Persone segnate per sempre, i sopravvissuti. Lo raccontavano Primo Levi, che forse alle sue stesse domande a un certo punto non riuscì più a rispondere, o Bruno Bettelheim con la sua riflessione sul «limite invalicabile». Anche Franco Leoni Lautizi era un sopravvissuto alla strage di Marzabotto, dove perse quasi tutta la famiglia: alla sua storia si ispira il film di Giorgio Diritti “L’uomo che verrà”.
Il 17 aprile dell’anno scorso se ne è andato anche lui, ma per decenni ha raccontato nelle scuole cosa siano la guerra e l’odio, e questi racconti sono finiti in un libro, Ti racconto Marzabotto. Storia di un bambino che è sopravvissuto (De Agostini), pubblicato alla fine di marzo di quest’anno. La curatela è di Daniele Susini, ricercatore ed esperto di didattica della Shoah, direttore del Museo Linea Gotica orientale di Montescudo-Monte Colombo e collaboratore del Memoriale della Shoah di Parigi.
Aveva sei anni Franco, nel settembre del 1944, e viveva in un paese tranquillo ai piedi di Monte Sole, apparentemente lontano dalle bombe e dalla paura della guerra. «Prima di incappare nella Storia – raccontava – ero un bambino felice».
«Franco si rivolgeva anche ai più piccoli e agli adulti – racconta Susini – ma gli adolescenti in particolare costituivano per lui il futuro, coloro che avrebbero portato avanti la sua storia e quella della sua famiglia. E proprio a loro, lo diceva sempre, raccontava la guerra: per insegnare la pace».
Il libro porta la prefazione dell’europarlamentare Martin Schulz.
«“Ti racconto Marzabotto” non vuole fare luce solo sul “durante” ma anche sul “prima” e il “dopo”, sulle cicatrici che restano. Parliamo quindi anche del dopoguerra, con la mancata giustizia che rese ancora più duro il dolore di chi era rimasto, e della necessità del perdono. Non basta infatti premere un interruttore, la guerra lascia echi e tracce drammatiche che per Franco durarono anni. Ma la prefazione di Schulz, un tedesco che presentava la storia di un sopravvissuto, fu voluta fortissimamente proprio da lui, come segno di riconciliazione fra i due popoli».

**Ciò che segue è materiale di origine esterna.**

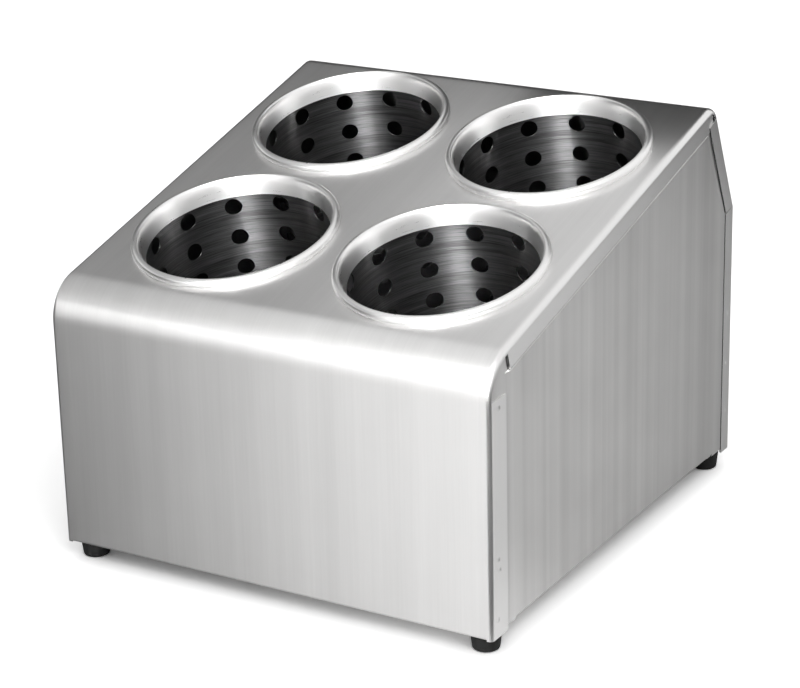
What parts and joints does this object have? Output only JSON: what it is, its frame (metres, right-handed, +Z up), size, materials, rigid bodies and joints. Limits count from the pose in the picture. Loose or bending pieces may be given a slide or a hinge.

Lei ha parlato di “necessità” del perdono.
«Franco diceva di aver continuato a odiare i tedeschi a prescindere, per anni dopo quei fatti tragici. Poi capì che in realtà non erano colpevoli, erano persone qualunque, e che il perdono era un atto dovuto, la pace l’unica soluzione. Anche se aveva subito tanto e aveva odiato e desiderato la vendetta, si era reso conto della necessità di una riconciliazione: privata e pubblica».
E invece oggi ci ritroviamo di nuovo in un’Europa dove si combatte.
«Non è un caso che questo conflitto accada ora: sono sempre di meno coloro che vissero la guerra, e i valori e le tragedie di cui furono protagonisti stanno sfumando. Quindi è ancora più importante oggi ribadire che la guerra è orribile, ed è resa più orribile, lo dico anche da storico, da una cacofonia comunicativa che influisce su una opinione pubblica sempre più in difficoltà nel farsi un’idea oggettiva. In questi corsi e ricorsi della storia, allora, il libro può servire ai giovani per capire quello che successe, e anche il dopo: la sofferenza, le ferite fisiche e psicologiche, la solitudine di un bambino che aveva la sua famiglia, e che, rimasto orfano, con il fratello fu rimpallato da una parte all’altra, subì maltrattamenti, l’orfanotrofio, che fu un calvario, l’adozione, e poi la lontananza da parte dello Stato».
Cosa intende?
«La mancanza di una sorta di riconoscenza. Questo fece sì che Franco e gli altri sopravvissuti rimanessero sconfitti per tutta la vita, a livello politico e delle singole esistenze, e si sentissero per sempre “vittime”. Franco dal canto suo compì un lungo percorso, che lo portò a collaborare attivamente con l’Associazione nazionale vittime civili di guerra e ad andare oltre l’odio. Ma le ferite di Marzabotto erano parte di lui. Anche questo abbiamo voluto far capire ai giovani: dopo una guerra si ricostruisce, certo, ma il paesaggio più devastato, come sapeva Ungaretti, è quello che resta dentro di noi».